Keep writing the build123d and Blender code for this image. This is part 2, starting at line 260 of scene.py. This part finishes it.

--

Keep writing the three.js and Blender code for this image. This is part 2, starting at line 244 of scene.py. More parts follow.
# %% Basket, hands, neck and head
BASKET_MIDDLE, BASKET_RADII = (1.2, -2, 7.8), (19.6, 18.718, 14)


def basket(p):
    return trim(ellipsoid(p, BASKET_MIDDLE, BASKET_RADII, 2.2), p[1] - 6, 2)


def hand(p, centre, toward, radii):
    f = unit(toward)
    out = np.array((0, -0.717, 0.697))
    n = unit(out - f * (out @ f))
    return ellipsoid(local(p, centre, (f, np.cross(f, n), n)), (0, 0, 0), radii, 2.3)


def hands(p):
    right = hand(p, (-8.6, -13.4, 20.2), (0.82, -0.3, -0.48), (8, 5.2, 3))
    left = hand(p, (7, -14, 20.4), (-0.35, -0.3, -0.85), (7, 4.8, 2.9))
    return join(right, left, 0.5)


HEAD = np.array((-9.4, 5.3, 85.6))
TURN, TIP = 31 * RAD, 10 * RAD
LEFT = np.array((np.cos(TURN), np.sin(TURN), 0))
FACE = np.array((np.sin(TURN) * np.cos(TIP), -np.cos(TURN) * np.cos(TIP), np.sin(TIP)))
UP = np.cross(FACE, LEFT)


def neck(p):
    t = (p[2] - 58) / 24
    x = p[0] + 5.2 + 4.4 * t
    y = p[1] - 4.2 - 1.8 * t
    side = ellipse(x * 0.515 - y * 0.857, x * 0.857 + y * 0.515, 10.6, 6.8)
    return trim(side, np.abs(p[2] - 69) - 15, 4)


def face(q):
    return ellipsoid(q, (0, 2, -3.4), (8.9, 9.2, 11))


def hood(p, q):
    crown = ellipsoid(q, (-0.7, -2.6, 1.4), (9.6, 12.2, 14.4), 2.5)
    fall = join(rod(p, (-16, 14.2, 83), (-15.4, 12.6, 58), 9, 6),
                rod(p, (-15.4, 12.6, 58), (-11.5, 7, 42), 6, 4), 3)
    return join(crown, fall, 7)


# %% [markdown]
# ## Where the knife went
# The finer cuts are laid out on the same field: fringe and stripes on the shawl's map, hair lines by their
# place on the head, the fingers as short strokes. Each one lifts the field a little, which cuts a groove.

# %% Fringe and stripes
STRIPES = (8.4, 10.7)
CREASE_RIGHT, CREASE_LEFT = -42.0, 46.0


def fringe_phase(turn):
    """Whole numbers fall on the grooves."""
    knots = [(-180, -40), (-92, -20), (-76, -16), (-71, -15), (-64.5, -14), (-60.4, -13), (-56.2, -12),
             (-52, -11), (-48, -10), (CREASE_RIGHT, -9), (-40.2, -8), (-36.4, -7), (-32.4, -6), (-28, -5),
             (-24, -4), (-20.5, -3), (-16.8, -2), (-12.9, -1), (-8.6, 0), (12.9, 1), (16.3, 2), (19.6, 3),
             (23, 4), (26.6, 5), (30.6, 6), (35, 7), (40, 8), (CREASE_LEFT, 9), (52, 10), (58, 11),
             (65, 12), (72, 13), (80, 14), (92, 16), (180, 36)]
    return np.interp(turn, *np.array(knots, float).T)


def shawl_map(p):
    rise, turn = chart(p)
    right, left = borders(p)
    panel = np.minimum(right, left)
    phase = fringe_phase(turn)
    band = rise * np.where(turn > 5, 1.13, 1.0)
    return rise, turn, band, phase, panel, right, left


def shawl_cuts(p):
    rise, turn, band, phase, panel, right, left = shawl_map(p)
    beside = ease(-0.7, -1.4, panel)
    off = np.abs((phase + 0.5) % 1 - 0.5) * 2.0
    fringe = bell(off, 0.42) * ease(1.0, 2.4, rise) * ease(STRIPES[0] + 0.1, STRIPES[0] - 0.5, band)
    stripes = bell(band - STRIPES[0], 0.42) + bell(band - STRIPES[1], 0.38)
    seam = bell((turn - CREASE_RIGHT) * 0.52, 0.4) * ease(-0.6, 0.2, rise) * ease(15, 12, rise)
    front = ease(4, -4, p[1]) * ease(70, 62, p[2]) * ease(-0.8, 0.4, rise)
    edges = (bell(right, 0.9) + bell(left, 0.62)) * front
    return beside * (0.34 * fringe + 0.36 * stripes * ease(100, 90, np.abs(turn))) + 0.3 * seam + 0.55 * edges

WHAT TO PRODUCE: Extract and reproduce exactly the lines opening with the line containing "Keep writing the three.js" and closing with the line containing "return trim(ellipsoid(p, BASKET_MIDDLE, BASKET_RADII, 2.2), p[1]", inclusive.

WORKED ANSWER:
Keep writing the three.js and Blender code for this image. This is part 2, starting at line 244 of scene.py. More parts follow.
# %% Basket, hands, neck and head
BASKET_MIDDLE, BASKET_RADII = (1.2, -2, 7.8), (19.6, 18.718, 14)


def basket(p):
    return trim(ellipsoid(p, BASKET_MIDDLE, BASKET_RADII, 2.2), p[1] - 6, 2)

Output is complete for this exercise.